Cannot evaluate multiclass BDT response with bagging

If I do a multiclass analysis with bagging enabled, the BDT response histogram has all entries assigned to the overflow bin. Effectively, this means I cannot evaluate my BDT response in a multiclass analysis with bagging. I have no such problem with a standard classification analysis.

Reproducer:


import ROOT as r

r.RDataFrame(1000).Define("v", "gRandom->Gaus(5, 5)").Define("u", "gRandom->Landau(5, 5)").Define("e", "rdfentry_").Snapshot("atree", "sig.root")
r.RDataFrame(1000).Define("v", "gRandom->Gaus(1, 3)").Define("u", "gRandom->Landau(1, 3)").Define("e", "rdfentry_").Snapshot("atree", "bkg.root")
r.RDataFrame(1000).Define("v", "gRandom->Gaus(-1, 10)").Define("u", "gRandom->Landau(-1, 10)").Define("e", "rdfentry_").Snapshot("atree", "oth.root")
fsig = r.TFile.Open("sig.root")
tsig = fsig.atree
fbkg = r.TFile.Open("bkg.root")
tbkg = fbkg.atree
foth = r.TFile.Open("oth.root")
toth = foth.atree
fout = r.TFile.Open("out.root", "recreate")

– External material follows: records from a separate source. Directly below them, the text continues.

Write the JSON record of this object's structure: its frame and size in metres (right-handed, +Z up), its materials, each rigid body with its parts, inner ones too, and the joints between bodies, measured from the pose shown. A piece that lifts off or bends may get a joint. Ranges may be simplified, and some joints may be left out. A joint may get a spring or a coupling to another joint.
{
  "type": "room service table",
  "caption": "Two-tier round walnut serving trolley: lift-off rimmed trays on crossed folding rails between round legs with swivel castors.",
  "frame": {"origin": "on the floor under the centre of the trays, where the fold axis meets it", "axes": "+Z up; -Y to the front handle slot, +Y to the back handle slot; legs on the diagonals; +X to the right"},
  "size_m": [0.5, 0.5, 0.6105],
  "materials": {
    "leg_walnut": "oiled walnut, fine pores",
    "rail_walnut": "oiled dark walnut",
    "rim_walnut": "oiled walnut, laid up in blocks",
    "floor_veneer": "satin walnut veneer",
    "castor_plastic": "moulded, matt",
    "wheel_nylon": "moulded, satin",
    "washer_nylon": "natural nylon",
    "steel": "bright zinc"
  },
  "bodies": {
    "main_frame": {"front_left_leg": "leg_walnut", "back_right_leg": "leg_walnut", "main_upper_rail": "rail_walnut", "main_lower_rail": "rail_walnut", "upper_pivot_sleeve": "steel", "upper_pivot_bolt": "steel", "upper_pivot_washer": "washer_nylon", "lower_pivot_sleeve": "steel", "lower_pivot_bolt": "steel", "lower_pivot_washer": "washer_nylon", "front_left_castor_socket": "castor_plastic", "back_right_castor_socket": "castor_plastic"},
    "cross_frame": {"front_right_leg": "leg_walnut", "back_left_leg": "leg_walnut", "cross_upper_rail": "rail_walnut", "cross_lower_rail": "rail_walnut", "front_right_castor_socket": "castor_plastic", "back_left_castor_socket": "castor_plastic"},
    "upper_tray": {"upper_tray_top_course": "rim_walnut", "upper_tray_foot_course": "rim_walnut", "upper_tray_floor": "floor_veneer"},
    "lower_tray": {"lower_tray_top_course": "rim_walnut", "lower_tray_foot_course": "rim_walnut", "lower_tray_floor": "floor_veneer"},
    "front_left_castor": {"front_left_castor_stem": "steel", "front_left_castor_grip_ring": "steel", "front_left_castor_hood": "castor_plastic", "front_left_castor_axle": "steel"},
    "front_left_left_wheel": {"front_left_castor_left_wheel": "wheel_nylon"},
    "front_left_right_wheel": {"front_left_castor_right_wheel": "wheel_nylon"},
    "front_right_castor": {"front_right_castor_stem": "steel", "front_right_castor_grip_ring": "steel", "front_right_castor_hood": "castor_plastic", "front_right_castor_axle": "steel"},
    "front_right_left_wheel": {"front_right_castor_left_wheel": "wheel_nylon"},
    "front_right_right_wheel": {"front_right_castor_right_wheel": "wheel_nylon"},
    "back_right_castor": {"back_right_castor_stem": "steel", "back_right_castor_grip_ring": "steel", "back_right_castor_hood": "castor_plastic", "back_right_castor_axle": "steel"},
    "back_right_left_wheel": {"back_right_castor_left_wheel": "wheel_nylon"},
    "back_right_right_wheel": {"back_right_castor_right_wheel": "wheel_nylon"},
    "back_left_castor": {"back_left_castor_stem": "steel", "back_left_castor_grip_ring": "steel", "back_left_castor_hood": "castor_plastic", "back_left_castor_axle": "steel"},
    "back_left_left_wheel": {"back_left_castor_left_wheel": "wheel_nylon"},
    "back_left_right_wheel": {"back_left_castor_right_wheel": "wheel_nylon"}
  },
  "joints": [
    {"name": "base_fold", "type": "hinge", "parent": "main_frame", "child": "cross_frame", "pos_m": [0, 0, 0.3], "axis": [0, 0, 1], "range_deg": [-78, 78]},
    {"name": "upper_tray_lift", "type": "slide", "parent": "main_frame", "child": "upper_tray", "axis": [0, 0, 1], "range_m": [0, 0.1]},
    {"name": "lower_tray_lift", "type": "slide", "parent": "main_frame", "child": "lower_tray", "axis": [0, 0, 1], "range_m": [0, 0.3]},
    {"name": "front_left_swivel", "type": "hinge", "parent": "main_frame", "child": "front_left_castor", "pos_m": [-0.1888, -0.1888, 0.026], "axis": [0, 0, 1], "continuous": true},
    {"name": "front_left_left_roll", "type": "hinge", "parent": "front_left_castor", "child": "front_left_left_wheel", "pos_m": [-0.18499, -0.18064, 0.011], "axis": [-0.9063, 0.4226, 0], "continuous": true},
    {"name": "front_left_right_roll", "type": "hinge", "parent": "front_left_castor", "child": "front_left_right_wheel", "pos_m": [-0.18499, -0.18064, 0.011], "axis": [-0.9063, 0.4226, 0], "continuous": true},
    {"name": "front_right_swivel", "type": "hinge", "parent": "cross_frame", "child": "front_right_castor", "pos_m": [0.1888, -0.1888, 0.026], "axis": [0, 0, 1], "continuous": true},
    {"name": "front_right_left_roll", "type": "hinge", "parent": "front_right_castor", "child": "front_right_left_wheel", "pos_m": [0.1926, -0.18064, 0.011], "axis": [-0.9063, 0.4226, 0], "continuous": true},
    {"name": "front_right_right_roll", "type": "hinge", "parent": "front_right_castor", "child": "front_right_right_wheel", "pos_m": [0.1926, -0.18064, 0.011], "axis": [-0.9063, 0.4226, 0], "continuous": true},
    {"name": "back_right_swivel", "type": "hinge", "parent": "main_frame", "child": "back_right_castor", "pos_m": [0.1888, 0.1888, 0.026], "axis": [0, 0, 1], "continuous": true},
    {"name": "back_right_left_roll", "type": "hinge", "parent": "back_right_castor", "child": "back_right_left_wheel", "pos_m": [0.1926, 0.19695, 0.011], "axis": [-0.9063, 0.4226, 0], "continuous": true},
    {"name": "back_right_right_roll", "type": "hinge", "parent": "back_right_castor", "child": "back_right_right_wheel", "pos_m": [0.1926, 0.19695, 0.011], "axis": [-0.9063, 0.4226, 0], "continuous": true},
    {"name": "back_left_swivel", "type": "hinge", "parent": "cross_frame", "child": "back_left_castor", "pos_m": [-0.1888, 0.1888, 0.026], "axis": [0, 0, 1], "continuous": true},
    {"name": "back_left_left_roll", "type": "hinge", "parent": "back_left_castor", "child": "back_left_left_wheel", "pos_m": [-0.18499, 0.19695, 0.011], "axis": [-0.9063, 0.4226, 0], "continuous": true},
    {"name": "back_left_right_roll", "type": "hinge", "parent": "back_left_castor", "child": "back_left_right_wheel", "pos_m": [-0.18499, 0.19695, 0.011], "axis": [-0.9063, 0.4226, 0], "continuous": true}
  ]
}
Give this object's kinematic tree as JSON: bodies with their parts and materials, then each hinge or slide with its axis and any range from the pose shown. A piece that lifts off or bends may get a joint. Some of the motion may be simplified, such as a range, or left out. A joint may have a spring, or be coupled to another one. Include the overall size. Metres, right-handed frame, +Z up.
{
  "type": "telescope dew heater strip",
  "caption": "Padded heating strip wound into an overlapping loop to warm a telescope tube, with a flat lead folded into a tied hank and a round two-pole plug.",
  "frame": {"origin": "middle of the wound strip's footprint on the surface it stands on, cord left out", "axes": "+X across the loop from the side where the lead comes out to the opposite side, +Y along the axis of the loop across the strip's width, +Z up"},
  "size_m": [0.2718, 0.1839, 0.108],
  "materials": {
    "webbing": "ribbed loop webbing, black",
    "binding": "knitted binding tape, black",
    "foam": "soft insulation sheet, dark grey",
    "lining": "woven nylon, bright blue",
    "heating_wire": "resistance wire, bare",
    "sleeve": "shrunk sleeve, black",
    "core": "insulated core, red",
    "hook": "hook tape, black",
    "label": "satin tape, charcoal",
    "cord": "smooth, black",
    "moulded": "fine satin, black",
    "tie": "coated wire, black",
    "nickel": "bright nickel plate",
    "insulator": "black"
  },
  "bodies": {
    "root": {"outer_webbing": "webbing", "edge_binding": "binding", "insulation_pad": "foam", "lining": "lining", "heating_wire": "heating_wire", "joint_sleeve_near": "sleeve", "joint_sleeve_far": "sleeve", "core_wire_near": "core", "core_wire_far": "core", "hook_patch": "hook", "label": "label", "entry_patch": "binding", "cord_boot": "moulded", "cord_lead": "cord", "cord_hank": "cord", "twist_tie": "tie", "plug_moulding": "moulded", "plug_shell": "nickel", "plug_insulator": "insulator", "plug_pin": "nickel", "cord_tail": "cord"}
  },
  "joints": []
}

dl = r.TMVA.DataLoader("dataset")
dl.AddVariable("v", "Gaussian distribution", "", "F")
dl.AddVariable("u", "Landau distribution", "", "F")
dl.AddSpectator("e", "entry number", "")
dl.AddTree(tsig, "sig")
dl.AddTree(tbkg, "bkg")
dl.AddTree(toth, "oth")

dl.PrepareTrainingAndTestTree("", r"nTest_sig=0:nTest_bkg=0:nTest_oth=0:NormMode=NumEvents:!V:SplitSeed=100:SplitMode=Random")
fact = r.TMVA.Factory("TMVAClassification", fout, r"!V:!Silent:AnalysisType=Multiclass")
fact.BookMethod(
    dl,
    r.TMVA.Types.kBDT,
    "BDT",
    r"!H:!V:nTrees=500:BoostType=Grad"
    r":UseBaggedGrad"  # problem
)
fact.TrainAllMethods()
fact.TestAllMethods()
fact.EvaluateAllMethods()

fout.Close()

f = r.TFile.Open("out.root")
h = f.dataset.Method_BDT.BDT.MVA_BDT_Test_sig_prob_for_sig
overflowbin = h.GetNbinsX() + 1
if h.GetEntries() == h.GetBinContent(overflowbin):
    print("BDT response assigned to overflow")
else:
    print("BDT response assigned properly")

Th BDT response is assigned properly after commenting/removing the line marked # problem.

@swunsch @moneta can you please take a look whenever you will have a time? Thank you!

@moneta ping

Hi,
The problem is that you are using a large number of trees and few events for training and this does not work well when using Bagging. If I increase for example the total number of input events/category to 10000 and use 100 trees it works fine.

Note that the option UseBaggedGrad is deprecated and you should use UseBaggedBoost

Lorenzo

Ah, I see. Thank you for the help!